Find each line containing the string "that". Copy it.
== EXTRACTED MATERIAL
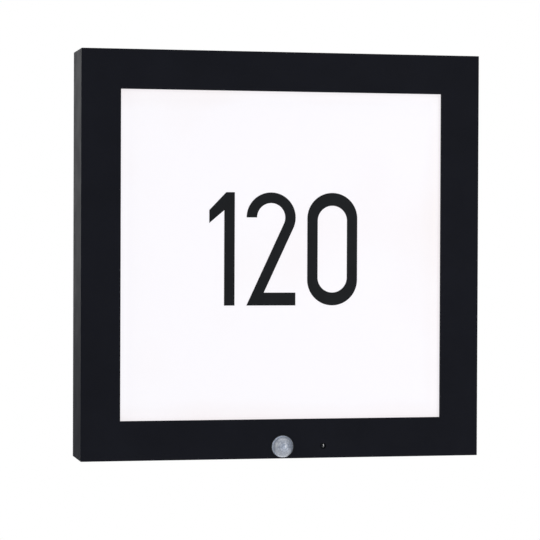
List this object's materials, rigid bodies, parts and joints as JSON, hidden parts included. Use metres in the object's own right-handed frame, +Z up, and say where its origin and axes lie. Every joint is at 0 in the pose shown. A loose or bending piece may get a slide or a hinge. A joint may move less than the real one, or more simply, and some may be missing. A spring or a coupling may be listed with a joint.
{
  "type": "outdoor wall light",
  "caption": "Square outdoor wall light: a dark metal frame round a lit opal number panel, with a domed motion sensor, a light sensor and a head that pulls off its wall plate.",
  "frame": {"origin": "on the wall, at the centre of the wall plate's four slots", "axes": "+X to the viewer's right, +Y into the wall, +Z up; the lit panel faces -Y"},
  "size_m": [0.284, 0.0486, 0.2861],
  "materials": {
    "anthracite_paint": "fine matt powder coat",
    "opal_acrylic": "satin opal",
    "black_foil": "matt foil",
    "lens_polymer": "moulded, faintly ribbed",
    "clear_polymer": "clear",
    "smoked_polymer": "smoked, polished tip",
    "silicone": "matt",
    "black_rubber": "matt",
    "white_plastic": "matt",
    "dark_plastic": "fine grain",
    "grey_plastic": "matt",
    "zinc_steel": "zinc plated",
    "spring_steel": "blued",
    "stainless": "satin",
    "brass": "drawn",
    "board_white": "white coated",
    "board_green": "lacquered",
    "phosphor": "cast",
    "ferrite": "matt",
    "sleeve_blue": "film sleeve",
    "detector_can": "drawn",
    "lead_sheath": "matt"
  },
  "bodies": {
    "wall_bracket": {"wall_plate": "zinc_steel", "weld_nuts": "zinc_steel", "spring_clips": "spring_steel", "clip_rivets": "zinc_steel", "locking_screws": "stainless"},
    "head": {"board_rivets": "white_plastic", "cable_grommet": "black_rubber", "cover_screws": "stainless", "diffuser": "opal_acrylic", "diffuser_gasket": "silicone", "driver_board": "board_green", "driver_capacitors": "sleeve_blue", "driver_case": "white_plastic", "driver_lid": "white_plastic", "driver_screws": "stainless", "driver_transformer": "ferrite", "front_casing": "anthracite_paint", "housing_screws": "stainless", "housing_seal": "silicone", "led_board_1": "board_white", "led_board_2": "board_white", "led_board_3": "board_white", "led_board_4": "board_white", "led_chips": "phosphor", "led_lead": "lead_sheath", "led_lenses": "clear_polymer", "led_plug": "white_plastic", "lens_seal": "black_rubber", "light_guide": "smoked_polymer", "light_sensor": "clear_polymer", "mains_lead": "lead_sheath", "numeral_one": "black_foil", "numeral_two": "black_foil", "numeral_zero": "black_foil", "pir_detector": "detector_can", "rear_housing": "dark_plastic", "reflector_tray": "white_plastic", "sensor_board": "board_green", "sensor_lead": "lead_sheath", "sensor_lens": "lens_polymer", "sensor_plug": "white_plastic", "sensor_screws": "stainless", "terminal_block": "grey_plastic", "terminal_cover": "dark_plastic", "terminal_cover_seal": "silicone", "terminal_screws": "stainless", "terminal_sleeves": "brass", "tray_screws": "stainless", "trimmer_pots": "dark_plastic"},
    "time_dial": {"time_dial": "white_plastic"},
    "lux_dial": {"lux_dial": "white_plastic"}
  },
  "joints": [
    {"name": "head_pull_off", "type": "slide", "parent": "wall_bracket", "child": "head", "axis": [0, -1, 0], "range_m": [0, 0.06]},
    {"name": "time_dial_turn", "type": "hinge", "parent": "head", "child": "time_dial", "pos_m": [-0.022, -0.0353, -0.1393], "axis": [0, 0, 1], "range_deg": [-135, 135]},
    {"name": "lux_dial_turn", "type": "hinge", "parent": "head", "child": "lux_dial", "pos_m": [-0.034, -0.0353, -0.1393], "axis": [0, 0, 1], "range_deg": [-135, 135]}
  ]
}
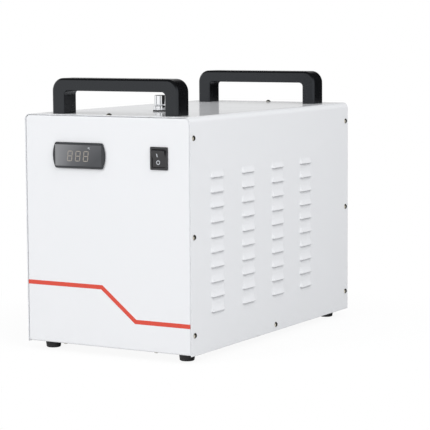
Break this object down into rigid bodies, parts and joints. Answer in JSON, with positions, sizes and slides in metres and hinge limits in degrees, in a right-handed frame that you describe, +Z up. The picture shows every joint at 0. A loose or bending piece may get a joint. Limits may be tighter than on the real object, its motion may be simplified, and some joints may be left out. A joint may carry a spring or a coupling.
{
  "type": "industrial water chiller",
  "caption": "Free-standing water cooler: louvred sheet-metal case with carrying handles, controller, rocker switch and filler cap, holding tank, pump, radiator and rear fan.",
  "frame": {"origin": "centre of the bounding box's footprint, on the plane that the feet stand on", "axes": "+Z up, -Y out of the front panel, +X to the right seen from the front"},
  "size_m": [0.2764, 0.5026, 0.3823],
  "materials": {
    "casing_paint": "glossy white powder coat",
    "zinc_sheet": "zinc plated",
    "screw_steel": "nickel plated",
    "handle_nylon": "fine moulded grain",
    "foot_rubber": "matt",
    "bezel_plastic": "satin moulded",
    "window_plastic": "smoked and glossy",
    "case_plastic": "moulded",
    "switch_plastic": "satin moulded",
    "brass": "turned",
    "chrome": "polished",
    "gasket_rubber": "matt",
    "tank_plastic": "natural moulded",
    "hose_rubber": "smooth",
    "pump_plastic": "moulded",
    "motor_steel": "drawn can",
    "fan_metal": "black paint",
    "rotor_plastic": "moulded",
    "guard_wire": "black dip coat",
    "fin_aluminium": "bare",
    "tube_copper": "bare copper",
    "board_laminate": "solder mask"
  },
  "bodies": {
    "casing": {"cover": "casing_paint", "front_panel": "casing_paint", "rear_panel": "casing_paint", "base_pan": "zinc_sheet", "cover_screws": "screw_steel", "panel_screws": "screw_steel", "foot_front_left": "foot_rubber", "foot_front_right": "foot_rubber", "foot_rear_left": "foot_rubber", "foot_rear_right": "foot_rubber", "foot_screws": "screw_steel", "foot_nuts": "screw_steel", "handle_front": "handle_nylon", "handle_rear": "handle_nylon", "handle_bolts": "screw_steel", "controller_bezel": "bezel_plastic", "display_window": "window_plastic", "controller_case": "case_plastic", "controller_clips": "case_plastic", "switch_housing": "switch_plastic", "switch_terminals": "brass", "filler_gasket": "gasket_rubber", "filler_neck": "chrome", "filler_nut": "chrome", "fill_hose": "hose_rubber", "water_tank": "tank_plastic", "tank_lid": "tank_plastic", "pump_housing": "pump_plastic", "pump_motor": "motor_steel", "pump_bracket": "pump_plastic", "suction_hose": "hose_rubber", "radiator_hose": "hose_rubber", "drain_hose": "hose_rubber", "delivery_hose": "hose_rubber", "return_hose": "hose_rubber", "flow_switch": "brass", "outlet_fitting": "brass", "return_fitting": "brass", "drain_fitting": "brass", "fitting_nuts": "brass", "fan_frame": "fan_metal", "fan_motor": "fan_metal", "fan_guard": "guard_wire", "fan_screws": "screw_steel", "radiator_fins": "fin_aluminium", "radiator_tube": "tube_copper", "radiator_bracket_left": "zinc_sheet", "radiator_bracket_right": "zinc_sheet", "power_inlet": "case_plastic", "alarm_socket": "chrome", "alarm_nut": "chrome", "connector_pins": "brass", "control_board": "board_laminate", "board_spacers": "brass"},
    "switch_rocker": {"rocker": "switch_plastic"},
    "cap": {"filler_cap": "chrome"},
    "rotor": {"fan_rotor": "rotor_plastic"},
    "fuse_holder": {"fuse_drawer": "case_plastic"},
    "drain_plug": {"drain_cap": "brass"}
  },
  "joints": [
    {"name": "rocker_tilt", "type": "hinge", "parent": "casing", "child": "switch_rocker", "pos_m": [0.0865, -0.24513, 0.2768], "axis": [1, 0, 0], "range_deg": [-24, 0]},
    {"name": "cap_lift", "type": "slide", "parent": "casing", "child": "cap", "axis": [0, 0, 1], "range_m": [0, 0.02]},
    {"name": "fan_spin", "type": "hinge", "parent": "casing", "child": "rotor", "pos_m": [0, 0.20457, 0.2348], "axis": [0, 1, 0], "continuous": true},
    {"name": "fuse_slide", "type": "slide", "parent": "casing", "child": "fuse_holder", "axis": [0, 1, 0], "range_m": [0, 0.014]},
    {"name": "drain_cap_off", "type": "slide", "parent": "casing", "child": "drain_plug", "axis": [0, 1, 0], "range_m": [0, 0.015]}
  ]
}
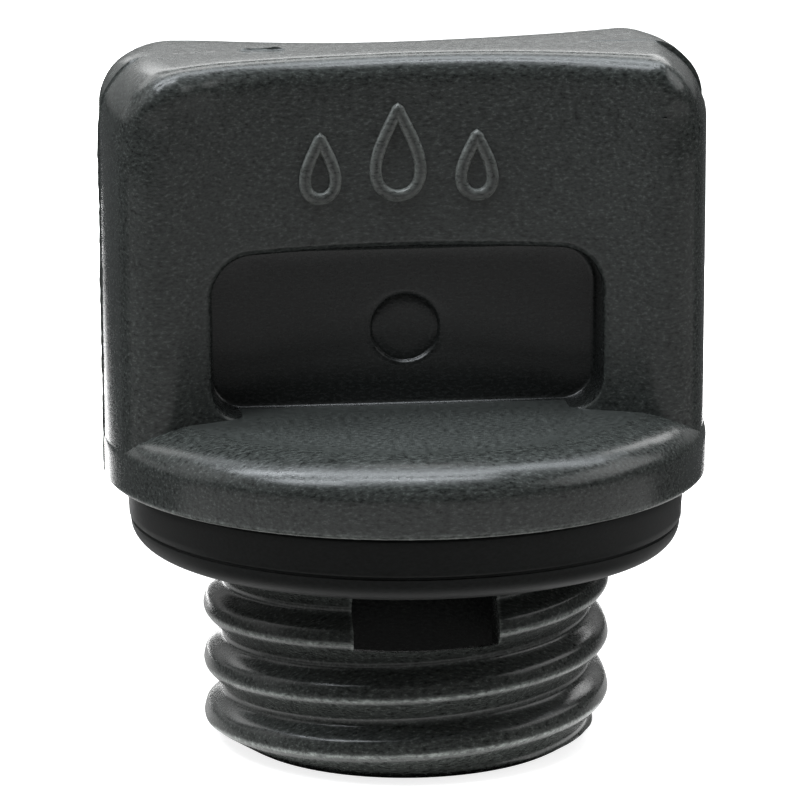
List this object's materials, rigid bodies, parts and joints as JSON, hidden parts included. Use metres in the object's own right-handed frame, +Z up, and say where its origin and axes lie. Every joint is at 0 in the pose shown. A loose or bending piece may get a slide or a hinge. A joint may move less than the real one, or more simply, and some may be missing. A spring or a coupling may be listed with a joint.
{
  "type": "oil filler cap",
  "caption": "Screw-in filler cap with a slab grip, a round flange, a hollow coarse-threaded plug and a rubber sealing ring.",
  "frame": {"origin": "on the thread's axis, in the plane of the plug's open end", "axes": "+Z up along the thread's axis from the plug to the grip, X along the grip's width and in the mould's parting plane, -Y towards the front face"},
  "size_m": [0.0426, 0.0426, 0.0495],
  "materials": {
    "cap_body": "satin black moulded plastic with a fine grain",
    "gasket": "matte black rubber"
  },
  "bodies": {
    "root": {"cap_body": "cap_body", "gasket": "gasket"}
  },
  "joints": []
}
====
=== THE RESULT ===
  "caption": "Square outdoor wall light: a dark metal frame round a lit opal number panel, with a domed motion sensor, a light sensor and a head that pulls off its wall plate.",
Break this object down into rigid bodies, parts and joints. Answer in JSON, with positions, sizes and slides in metres and hinge limits in degrees, in a right-handed frame that you describe, +Z up. The picture shows every joint at 0. A loose or bending piece may get a joint. Limits may be tighter than on the real object, its motion may be simplified, and some joints may be left out. A joint may carry a spring or a coupling.
  "frame": {"origin": "centre of the bounding box's footprint, on the plane that the feet stand on", "axes": "+Z up, -Y out of the front panel, +X to the right seen from the front"},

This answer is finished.